• _Task statement_
Below is a block of data; give all of it again word for word.

• _Collected data_

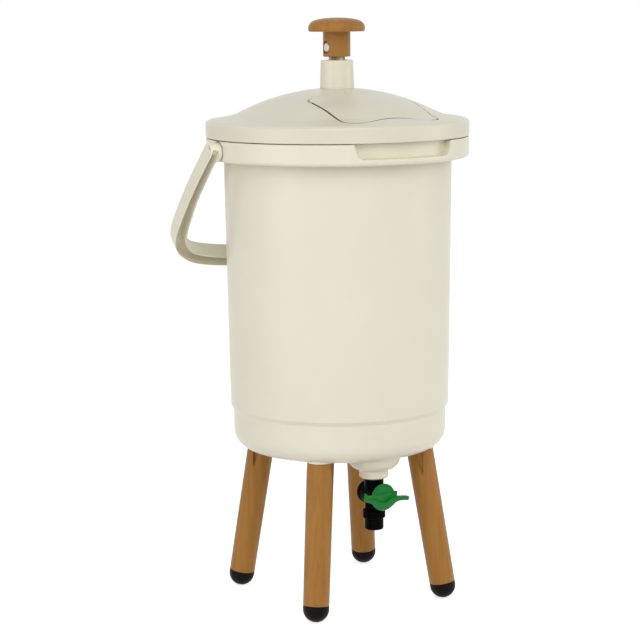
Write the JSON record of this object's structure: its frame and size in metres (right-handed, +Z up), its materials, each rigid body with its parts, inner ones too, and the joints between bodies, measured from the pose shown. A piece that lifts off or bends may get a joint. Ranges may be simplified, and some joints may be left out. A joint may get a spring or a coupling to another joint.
{
  "type": "bokashi bin",
  "caption": "Round kitchen-waste fermenting bin on splayed legs, with a domed lid, feed flap, press rod, swinging bail and a drain tap underneath.",
  "frame": {"origin": "on the floor, under the middle of the bounding box, which lies 3.7 mm behind the bin's own axis", "axes": "+Z up, -Y the front with the tap and the finger recess, +X to the right seen from the front"},
  "size_m": [0.3418, 0.323, 0.705],
  "materials": {
    "bin_plastic": "cream polypropylene, satin gloss",
    "lid_plastic": "cream polypropylene, satin gloss",
    "knob_composite": "brown wood-filled plastic, smooth moulded",
    "bail_plastic": "cream polypropylene, satin gloss",
    "rod_plastic": "cream polypropylene, plain moulded",
    "strainer_plastic": "cream polypropylene, plain moulded",
    "pin_plastic": "white nylon",
    "pin_steel": "drawn stainless wire",
    "leg_composite": "brown wood-filled plastic with faint lengthwise streaks",
    "foot_rubber": "black moulded rubber",
    "seal_rubber": "black soft rubber",
    "seal_silicone": "pale beige silicone",
    "tap_plastic": "black polypropylene",
    "plug_plastic": "grey acetal",
    "lever_plastic": "green polypropylene, semi-gloss"
  },
  "bodies": {
    "bin": {"bin_body": "bin_plastic", "strainer": "strainer_plastic", "leg_front_left": "leg_composite", "leg_front_right": "leg_composite", "leg_rear_right": "leg_composite", "leg_rear_left": "leg_composite", "foot_front_left": "foot_rubber", "foot_front_right": "foot_rubber", "foot_rear_right": "foot_rubber", "foot_rear_left": "foot_rubber", "tap_body": "tap_plastic", "tap_washer": "seal_rubber", "tap_back_cap": "tap_plastic", "tap_outlet_collar": "tap_plastic"},
    "lid": {"lid": "lid_plastic", "lid_seal": "seal_silicone", "guide_tube": "lid_plastic", "guide_nut": "lid_plastic", "flap_hinge_pin": "pin_steel"},
    "flap": {"feed_flap": "lid_plastic", "flap_gasket": "seal_rubber"},
    "press": {"push_knob": "knob_composite", "knob_cross_pin": "pin_plastic", "push_rod": "rod_plastic", "press_plate": "rod_plastic", "plate_pin": "pin_plastic"},
    "bail": {"bail_handle": "bail_plastic"},
    "valve": {"tap_plug": "plug_plastic", "plug_ring_front": "seal_rubber", "plug_ring_rear": "seal_rubber", "tap_lever": "lever_plastic"}
  },
  "joints": [
    {"name": "lid_lift", "type": "slide", "parent": "bin", "child": "lid", "axis": [0, 0, 1], "range_m": [0, 0.4]},
    {"name": "flap_hinge", "type": "hinge", "parent": "lid", "child": "flap", "pos_m": [0, -0.0457, 0.61733], "axis": [-1, 0, 0], "range_deg": [0, 105]},
    {"name": "press_slide", "type": "slide", "parent": "lid", "child": "press", "axis": [0, 0, 1], "range_m": [0, 0.34]},
    {"name": "bail_swing", "type": "hinge", "parent": "bin", "child": "bail", "pos_m": [0, 0.0068, 0.5514], "axis": [1, 0, 0], "range_deg": [0, 260]},
    {"name": "tap_turn", "type": "hinge", "parent": "bin", "child": "valve", "pos_m": [0, -0.0807, 0.14], "axis": [0, 1, 0], "range_deg": [0, 90]}
  ]
}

• _Response below_
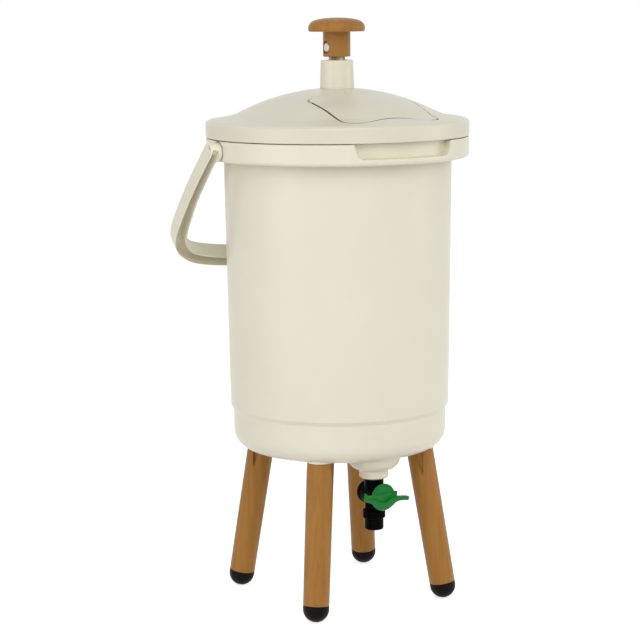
Write the JSON record of this object's structure: its frame and size in metres (right-handed, +Z up), its materials, each rigid body with its parts, inner ones too, and the joints between bodies, measured from the pose shown. A piece that lifts off or bends may get a joint. Ranges may be simplified, and some joints may be left out. A joint may get a spring or a coupling to another joint.
{
  "type": "bokashi bin",
  "caption": "Round kitchen-waste fermenting bin on splayed legs, with a domed lid, feed flap, press rod, swinging bail and a drain tap underneath.",
  "frame": {"origin": "on the floor, under the middle of the bounding box, which lies 3.7 mm behind the bin's own axis", "axes": "+Z up, -Y the front with the tap and the finger recess, +X to the right seen from the front"},
  "size_m": [0.3418, 0.323, 0.705],
  "materials": {
    "bin_plastic": "cream polypropylene, satin gloss",
    "lid_plastic": "cream polypropylene, satin gloss",
    "knob_composite": "brown wood-filled plastic, smooth moulded",
    "bail_plastic": "cream polypropylene, satin gloss",
    "rod_plastic": "cream polypropylene, plain moulded",
    "strainer_plastic": "cream polypropylene, plain moulded",
    "pin_plastic": "white nylon",
    "pin_steel": "drawn stainless wire",
    "leg_composite": "brown wood-filled plastic with faint lengthwise streaks",
    "foot_rubber": "black moulded rubber",
    "seal_rubber": "black soft rubber",
    "seal_silicone": "pale beige silicone",
    "tap_plastic": "black polypropylene",
    "plug_plastic": "grey acetal",
    "lever_plastic": "green polypropylene, semi-gloss"
  },
  "bodies": {
    "bin": {"bin_body": "bin_plastic", "strainer": "strainer_plastic", "leg_front_left": "leg_composite", "leg_front_right": "leg_composite", "leg_rear_right": "leg_composite", "leg_rear_left": "leg_composite", "foot_front_left": "foot_rubber", "foot_front_right": "foot_rubber", "foot_rear_right": "foot_rubber", "foot_rear_left": "foot_rubber", "tap_body": "tap_plastic", "tap_washer": "seal_rubber", "tap_back_cap": "tap_plastic", "tap_outlet_collar": "tap_plastic"},
    "lid": {"lid": "lid_plastic", "lid_seal": "seal_silicone", "guide_tube": "lid_plastic", "guide_nut": "lid_plastic", "flap_hinge_pin": "pin_steel"},
    "flap": {"feed_flap": "lid_plastic", "flap_gasket": "seal_rubber"},
    "press": {"push_knob": "knob_composite", "knob_cross_pin": "pin_plastic", "push_rod": "rod_plastic", "press_plate": "rod_plastic", "plate_pin": "pin_plastic"},
    "bail": {"bail_handle": "bail_plastic"},
    "valve": {"tap_plug": "plug_plastic", "plug_ring_front": "seal_rubber", "plug_ring_rear": "seal_rubber", "tap_lever": "lever_plastic"}
  },
  "joints": [
    {"name": "lid_lift", "type": "slide", "parent": "bin", "child": "lid", "axis": [0, 0, 1], "range_m": [0, 0.4]},
    {"name": "flap_hinge", "type": "hinge", "parent": "lid", "child": "flap", "pos_m": [0, -0.0457, 0.61733], "axis": [-1, 0, 0], "range_deg": [0, 105]},
    {"name": "press_slide", "type": "slide", "parent": "lid", "child": "press", "axis": [0, 0, 1], "range_m": [0, 0.34]},
    {"name": "bail_swing", "type": "hinge", "parent": "bin", "child": "bail", "pos_m": [0, 0.0068, 0.5514], "axis": [1, 0, 0], "range_deg": [0, 260]},
    {"name": "tap_turn", "type": "hinge", "parent": "bin", "child": "valve", "pos_m": [0, -0.0807, 0.14], "axis": [0, 1, 0], "range_deg": [0, 90]}
  ]
}